In this newly re-expanded edition, the ambient tracks are relegated, as originally intended, to a second disc, and the songs fill disc one. This original album's material timed out at just about 80 minutes, the limit of compact discs today, an amount of time which may not have been entirely feasible back in 1986 anyway. Either way, the material was intended to be listened to separately, but the idea of putting out a two-disc release by a relatively unknown foreign singer was probably too risky. After the track list trimming, piling the remaining songs together on one disc altered the atmosphere of the album, creating a very dark, almost depressingly heavy experience. Paired together, the ambient tracks drag the graceful beauty of the songs into unintentional somber. Separated, the two discs vibrantly come to life.

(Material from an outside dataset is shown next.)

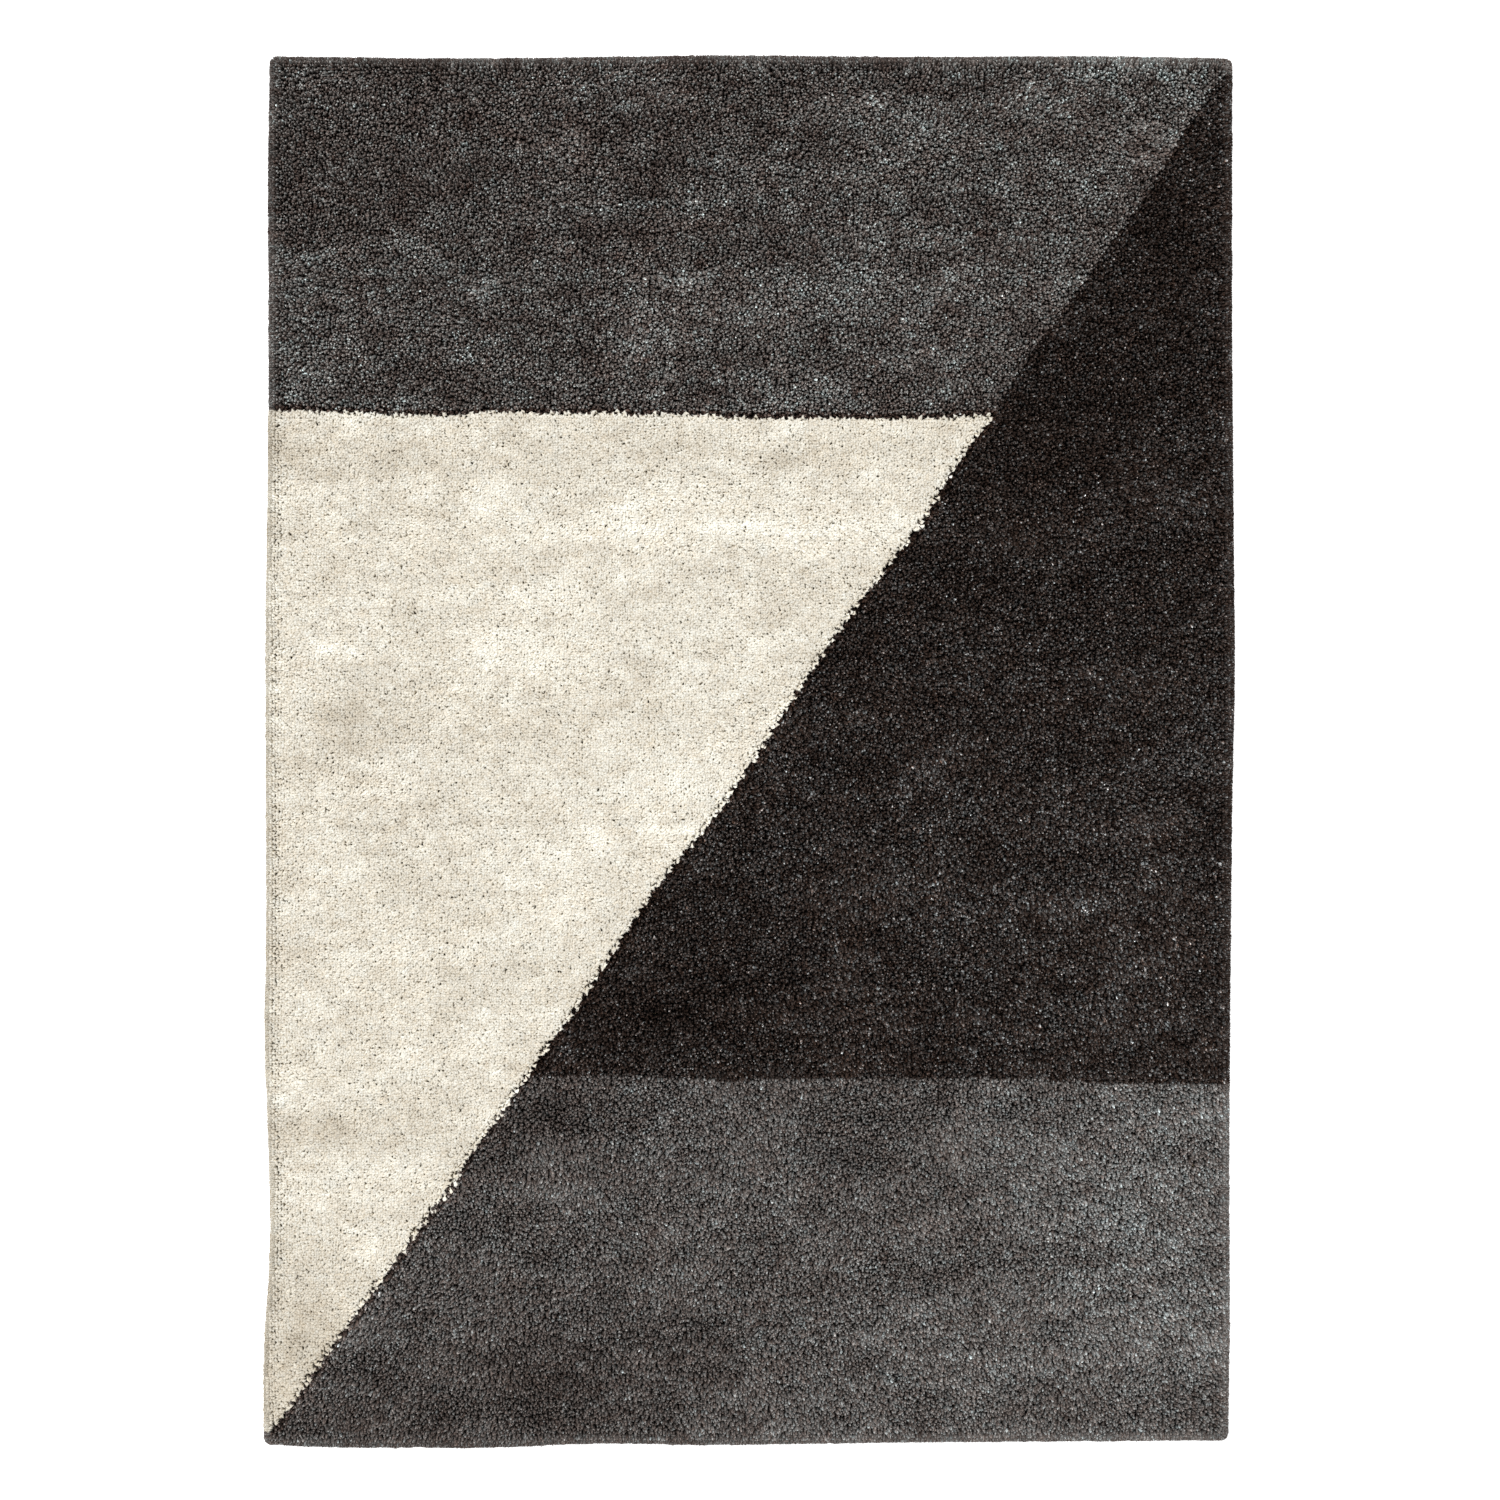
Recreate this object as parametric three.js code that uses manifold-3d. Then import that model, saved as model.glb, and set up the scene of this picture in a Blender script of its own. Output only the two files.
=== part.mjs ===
// A flat rectangular area rug with a cut pile in four colour fields, divided by a long diagonal.
// Millimetres, +Z up, +Y along the rug's length. The underside lies on z = 0.

import * as THREE from 'three';
import { mergeVertices } from 'three/addons/utils/BufferGeometryUtils.js';
import Module from 'manifold-3d';

// Plan of the rug
const width = 1600;
const length = 2300;
const cornerRadius = 14;

// Heights, counted up from the floor
const gap = 0.3;
const latexThickness = 0.9;
const clothThickness = 2.6;
const rugHeight = 24;
const clothBottom = latexThickness + gap;
const clothTop = clothBottom + clothThickness;
const pileBottom = clothTop + gap;

// The overlocked edge: yarn wrapped round a filler cord and the margin of the cloth
const pileOverhang = 2;
const sergingWidth = 10.6;
const sergingWall = 1.5;
const sergingTop = pileBottom + sergingWall;
const sergingRound = 0.8;
const cordDiameter = 2.6;
const cordBevel = 0.75;

// How far each line of the edge lies inside the outline of the pile
const sergingInset = pileOverhang;
const cordInset = sergingInset + sergingWall + gap;
const clothInset = cordInset + cordDiameter + gap;
const sergingInnerInset = sergingInset + sergingWidth;
const tuftedInset = sergingInnerInset + gap;

// The pile flares out over the serging and rounds over at its top
const pileFlareBottom = sergingTop + gap;
const pileBevel = 6;

// The edges of a rug wander a little. These are where its four corners would be if they weren't rounded, and
// for each side, counter-clockwise, places along it from the middle of the rug with the distance outwards there.
const corners = {
  bottomLeft: new THREE.Vector2(-805, -1151.5),
  bottomRight: new THREE.Vector2(794.5, -1144),
  topRight: new THREE.Vector2(801, 1147),
  topLeft: new THREE.Vector2(-795.5, 1150.5),
};
const sides = {
  bottom: {
    from: corners.bottomLeft,
    to: corners.bottomRight,
    along: 'x',
    wander: [[-662, 6.3], [-540, 5.5], [-438, 7], [-290, 0.2], [-190, -0.6], [-65, 2.5], [60, 0.2],
      [320, -2.9]],
    pointCount: 20,
  },
  right: {
    from: corners.bottomRight,
    to: corners.topRight,
    along: 'y',
    wander: [[-900, -3], [-720, -4.3], [-424, -2.3], [-127, 0.5], [60, 4.3], [171, 5.3], [420, 2.8],
      [717, 0.7]],
    pointCount: 26,
  },
  top: {
    from: corners.topRight,
    to: corners.topLeft,
    along: 'x',
    wander: [[570, 1], [260, -0.3], [-16, 2.3], [-165, 1.1], [-463, -2.7]],
    pointCount: 20,
  },
  left: {
    from: corners.topLeft,
    to: corners.bottomLeft,
    along: 'y',
    wander: [[960, -1.2], [720, -2.5], [450, -1.3], [180, 2.3], [-300, 1.3], [-470, 4.3], [-640, -2],
      [-820, -6], [-900, -1], [-1000, 5.5]],
    pointCount: 26,
  },
};
const cornerPointCount = 4;

// Where the colour fields part, from the middle of the rug. The diagonal has two knees, where the cross lines
// meet it. Each line wanders a little. All but the one between the knees run from a knee out past the edge.
const upperKnee = [399, 553];
const lowerKnee = [-371, -538];
const partings = {
  crossLeft: [upperKnee, [-24, 552], [-273, 559], [-570, 556], [-800, 564]],
  head: [upperKnee, [493, 696], [567, 795], [655, 915], [698, 994], [800, 1138]],
  middle: [lowerKnee, [-308, -454], [-171, -247], [-42, -82], [67, 84], [182, 249], [281, 373], [355, 497],
    upperKnee],
  foot: [lowerKnee, [-544, -785], [-698, -992], [-800, -1142]],
  crossRight: [lowerKnee, [-210, -536], [-40, -544], [230, -540], [460, -541], [590, -550], [800, -551]],
};
const beyondEdge = 60;

// Cutting shapes reach this far above and below the floor, and walls this far past the ends of their lines.
const cutReach = 2 * rugHeight;
const wallOverrun = 1;

const wasm = await Module();
wasm.setup();

// Joining and cutting

function toSolid(geometry) {
  geometry.deleteAttribute('normal');
  geometry.deleteAttribute('uv');
  const merged = mergeVertices(geometry);
  return new wasm.Manifold(new wasm.Mesh({
    numProp: 3,
    vertProperties: new Float32Array(merged.attributes.position.array),
    triVerts: new Uint32Array(merged.index.array),
  }));
}

function toGeometry(solid) {
  const mesh = solid.getMesh();
  const geometry = new THREE.BufferGeometry();
  geometry.setAttribute('position', new THREE.BufferAttribute(mesh.vertProperties, 3));
  geometry.setIndex(new THREE.BufferAttribute(mesh.triVerts, 1));
  geometry.computeVertexNormals();
  return geometry;
}

// The outline of the rug

function moveInwards(point, inset) {
  return new THREE.Vector2(point.x - Math.sign(point.x) * inset, point.y - Math.sign(point.y) * inset);
}

// The straight run of one side, moved inwards by inset, between the roundings of its two corners.
function sideOutline({ from, to, along, wander, pointCount }, inset) {
  const start = moveInwards(from, inset);
  const end = moveInwards(to, inset);
  const run = new THREE.Vector2();
  run[along] = Math.sign(end[along] - start[along]) * (cornerRadius - inset);
  const outward = along === 'x' ? Math.sign(from.y) : Math.sign(from.x);
  const between = wander.map(([place, out]) => (along === 'x'
    ? new THREE.Vector2(place, outward * (length / 2 + out - inset))
    : new THREE.Vector2(outward * (width / 2 + out - inset), place)));
  const curve = new THREE.SplineCurve([start.add(run), ...between, end.sub(run)]);
  return curve.getSpacedPoints(pointCount);
}

// The closed outline, counter-clockwise, inset from the outermost line of the pile.
function outline(inset) {
  const runs = Object.values(sides).map((side) => ({ to: side.to, points: sideOutline(side, inset) }));
  return runs.flatMap(({ to, points }, index) => {
    const nextStart = runs[(index + 1) % runs.length].points[0];
    const corner = new THREE.QuadraticBezierCurve(points.at(-1), moveInwards(to, inset), nextStart);
    return [...points.slice(1, -1), ...corner.getPoints(cornerPointCount)];
  });
}

function slab(points, low, high, bevel = 0, bevelSegments = 2) {
  const geometry = new THREE.ExtrudeGeometry(new THREE.Shape(points), {
    depth: high - low - 2 * bevel,
    bevelEnabled: bevel > 0,
    bevelSize: bevel,
    bevelOffset: -bevel,
    bevelThickness: bevel,
    bevelSegments,
  });
  geometry.translate(0, 0, low + bevel);
  return toSolid(geometry);
}

// Pile

// The points of a parting line. One that runs outwards is taken on past its last point.
function partingPoints([name, places]) {
  const points = places.map(([x, y]) => new THREE.Vector2(x, y));
  if (name !== 'middle') {
    const [before, last] = points.slice(-2);
    points.push(last.clone().addScaledVector(last.clone().sub(before).normalize(), beyondEdge));
  }
  return [name, points];
}

// A thin upright wall along a straight stretch between two fields. Taken out of the pile, it parts them.
function partingWall(from, to) {
  const run = to.clone().sub(from);
  const geometry = new THREE.BoxGeometry(run.length() + 2 * wallOverrun, gap, 2 * cutReach);
  geometry.rotateZ(run.angle());
  geometry.translate((from.x + to.x) / 2, (from.y + to.y) / 2, 0);
  return toSolid(geometry);
}

function makePileFields() {
  const lines = Object.fromEntries(Object.entries(partings).map(partingPoints));
  const walls = Object.values(lines).flatMap((points) => (
    points.slice(1).map((point, index) => partingWall(points[index], point))));
  const root = slab(outline(tuftedInset), pileBottom, pileFlareBottom + pileBevel);
  const body = slab(outline(0), pileFlareBottom, rugHeight, pileBevel);
  const pile = walls.reduce((solid, wall) => solid.subtract(wall), body.add(root));

  const { crossLeft, head, middle, foot, crossRight } = lines;
  const farCorner = new THREE.Vector2(width / 2 + 2 * beyondEdge, length / 2 + 2 * beyondEdge);
  const corner = (x, y) => new THREE.Vector2(x, y).multiply(farCorner);
  const fields = {
    pile_top_grey: [...crossLeft.toReversed(), ...head.slice(1), corner(1, 1), corner(-1, 1)],
    pile_cream: [...foot.toReversed(), ...middle.slice(1), ...crossLeft.slice(1)],
    pile_charcoal: [...middle, ...head.slice(1), ...crossRight.toReversed().slice(0, -1)],
    pile_lower_grey: [...foot.toReversed(), ...crossRight.slice(1), corner(1, -1), corner(-1, -1)],
  };
  return Object.entries(fields).map(([name, points]) => {
    const prism = slab(points, -cutReach, cutReach);
    return [name, toGeometry(pile.intersect(prism))];
  });
}

// Backing

function makeGroundCloth() {
  return toGeometry(slab(outline(clothInset), clothBottom, clothTop));
}

function makeLatexCoat() {
  return toGeometry(slab(outline(tuftedInset), 0, latexThickness));
}

// Edges

function box(lowX, lowY, highX, highY) {
  const geometry = new THREE.BoxGeometry(highX - lowX, highY - lowY, 2 * cutReach);
  geometry.translate((lowX + highX) / 2, (lowY + highY) / 2, 0);
  return toSolid(geometry);
}

// The room round a long side between the roundings of its corners, short of them by margin.
function sideRoom(side, low, high, margin) {
  const bandDepth = 3 * cornerRadius;
  const fromY = low.y + cornerRadius + margin;
  const toY = high.y - cornerRadius - margin;
  return box(side * width / 2 - bandDepth, fromY, side * width / 2 + bandDepth, toY);
}

// The four stretches of an edge band: the two long sides, and the two ends, which turn round the corners.
function splitAtCorners(band, prefix) {
  const leftRoom = (margin) => sideRoom(-1, corners.bottomLeft, corners.topLeft, margin);
  const rightRoom = (margin) => sideRoom(1, corners.bottomRight, corners.topRight, margin);
  const ends = band.subtract(leftRoom(0)).subtract(rightRoom(0));
  const stretches = {
    left: band.intersect(leftRoom(gap)),
    right: band.intersect(rightRoom(gap)),
    top: ends.intersect(box(-width, 0, width, length)),
    bottom: ends.intersect(box(-width, -length, width, 0)),
  };
  return Object.entries(stretches).map(([side, solid]) => [`${prefix}_${side}`, toGeometry(solid)]);
}

// Wrapped yarn: a C in section, open inwards where the margin of the cloth goes in.
function makeEdgeSergings() {
  const whole = slab(outline(sergingInset), 0, sergingTop, sergingRound);
  const inside = slab(outline(sergingInnerInset), -cutReach, cutReach);
  const slot = slab(outline(sergingInset + sergingWall), latexThickness, pileBottom);
  return splitAtCorners(whole.subtract(inside).subtract(slot), 'edge_serging');
}

// The filler cord inside each serging, eight-sided in section.
function makeEdgeCords() {
  const low = (clothBottom + clothTop - cordDiameter) / 2;
  const ring = new THREE.Shape(outline(cordInset));
  ring.holes.push(new THREE.Path(outline(cordInset + cordDiameter)));
  const geometry = new THREE.ExtrudeGeometry(ring, {
    depth: cordDiameter - 2 * cordBevel,
    bevelSize: cordBevel,
    bevelOffset: -cordBevel,
    bevelThickness: cordBevel,
    bevelSegments: 1,
  });
  geometry.translate(0, 0, low + cordBevel);
  return splitAtCorners(toSolid(geometry), 'edge_cord');
}

// Materials

const materials = {
  pile_top_grey: { color: 0x504d4a, roughness: 0.95 },
  pile_cream: { color: 0xe4dece, roughness: 0.95 },
  pile_charcoal: { color: 0x322d2b, roughness: 0.95 },
  pile_lower_grey: { color: 0x595654, roughness: 0.95 },
  ground_cloth: { color: 0xb3a07c, roughness: 0.9 },
  latex_coat: { color: 0xcfc6b2, roughness: 0.7 },
  edge_serging: { color: 0x4b4745, roughness: 0.85 },
  edge_cord: { color: 0xd9d2c1, roughness: 0.9 },
};

function materialOf(name) {
  const key = Object.keys(materials).find((start) => name.startsWith(start));
  return new THREE.MeshStandardMaterial({ ...materials[key], metalness: 0 });
}

// Assembly

const pieces = [
  ...makePileFields(),
  ['ground_cloth', makeGroundCloth()],
  ['latex_coat', makeLatexCoat()],
  ...makeEdgeSergings(),
  ...makeEdgeCords(),
];

const rug = new THREE.Group();
for (const [name, geometry] of pieces) {
  const mesh = new THREE.Mesh(geometry, materialOf(name));
  mesh.name = name;
  rug.add(mesh);
}

// The middle of the rug's own bounding box stands over the origin.
const middle = new THREE.Box2().setFromPoints(outline(0)).getCenter(new THREE.Vector2());
rug.position.set(-middle.x, -middle.y, 0);

export default rug;
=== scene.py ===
"""A cut-pile area rug, lying flat and seen from straight above.

Every tuft of the pile is real geometry: a bent yarn end that is rooted in the ground cloth. The outline and
the colour fields come from the CAD nodes. Everything is in metres, in the frame of the CAD model."""

import math
import bpy
import numpy as np
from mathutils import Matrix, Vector
from mathutils.bvhtree import BVHTree


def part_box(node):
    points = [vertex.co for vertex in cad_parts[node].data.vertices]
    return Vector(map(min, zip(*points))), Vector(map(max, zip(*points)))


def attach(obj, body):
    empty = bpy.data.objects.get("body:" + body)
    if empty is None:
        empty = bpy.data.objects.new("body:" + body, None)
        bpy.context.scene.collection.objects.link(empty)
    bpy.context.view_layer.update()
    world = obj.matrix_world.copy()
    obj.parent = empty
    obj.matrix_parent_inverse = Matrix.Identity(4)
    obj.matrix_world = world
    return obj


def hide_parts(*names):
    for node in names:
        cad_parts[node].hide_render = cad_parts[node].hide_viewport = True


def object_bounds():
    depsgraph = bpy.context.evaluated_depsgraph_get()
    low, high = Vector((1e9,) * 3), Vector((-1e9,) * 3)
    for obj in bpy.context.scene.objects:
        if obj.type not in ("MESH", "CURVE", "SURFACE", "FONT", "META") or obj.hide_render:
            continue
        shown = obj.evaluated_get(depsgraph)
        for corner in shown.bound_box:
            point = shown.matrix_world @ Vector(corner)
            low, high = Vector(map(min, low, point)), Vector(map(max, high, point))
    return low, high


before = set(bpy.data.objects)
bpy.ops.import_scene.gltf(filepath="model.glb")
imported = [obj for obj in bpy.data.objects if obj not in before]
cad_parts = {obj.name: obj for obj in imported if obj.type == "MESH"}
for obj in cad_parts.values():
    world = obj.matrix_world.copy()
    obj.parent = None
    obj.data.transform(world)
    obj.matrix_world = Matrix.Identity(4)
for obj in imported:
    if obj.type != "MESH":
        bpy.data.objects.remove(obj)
CAD_LOW, CAD_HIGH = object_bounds()
MM = 0.001
SEED = 498

# Places, from the CAD model
CLOTH_LOW, CLOTH_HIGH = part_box("ground_cloth")
LATEX_LOW, LATEX_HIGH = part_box("latex_coat")
PILE_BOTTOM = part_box("pile_cream")[0].z
PILE_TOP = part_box("pile_cream")[1].z

# How far each of these reaches past the tufted line, where the latex ends
FLARE = CAD_HIGH.x - LATEX_HIGH.x
SERGING_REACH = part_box("edge_serging_right")[1].x - LATEX_HIGH.x
CORD_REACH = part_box("edge_cord_right")[1].x - LATEX_HIGH.x
CLOTH_REACH = CLOTH_HIGH.x - LATEX_HIGH.x
# The radius of the small rounding at the corners of the tufted line
ROUNDING = 1.1 * MM
SIDES = ("left", "right", "top", "bottom")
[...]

It's still not an album to play at any party, but the arc of disc one, from arty opener “Taking The Veil" and the angular title track to the uplifting hope of closing song “Silver Moon," reveals the romantic beauty of the original seven-track lineup. Disc two heads off into ambient territory, with some tracks being simply more instrumental in nature than ambient, but the overall effect is the gentle, contemplative essence of quiet that Eno intended when he slapped the name on his works.

Even with lyrics, the overall atmosphere of the whole of Gone To Earth can best be summed up by as “ambient," a term that has come to mean various misleading things over the years but here can be applied as the term was intended. This is a subtle, gentle, beautiful work of art, a rarity at any time in rock music's history but particularly today.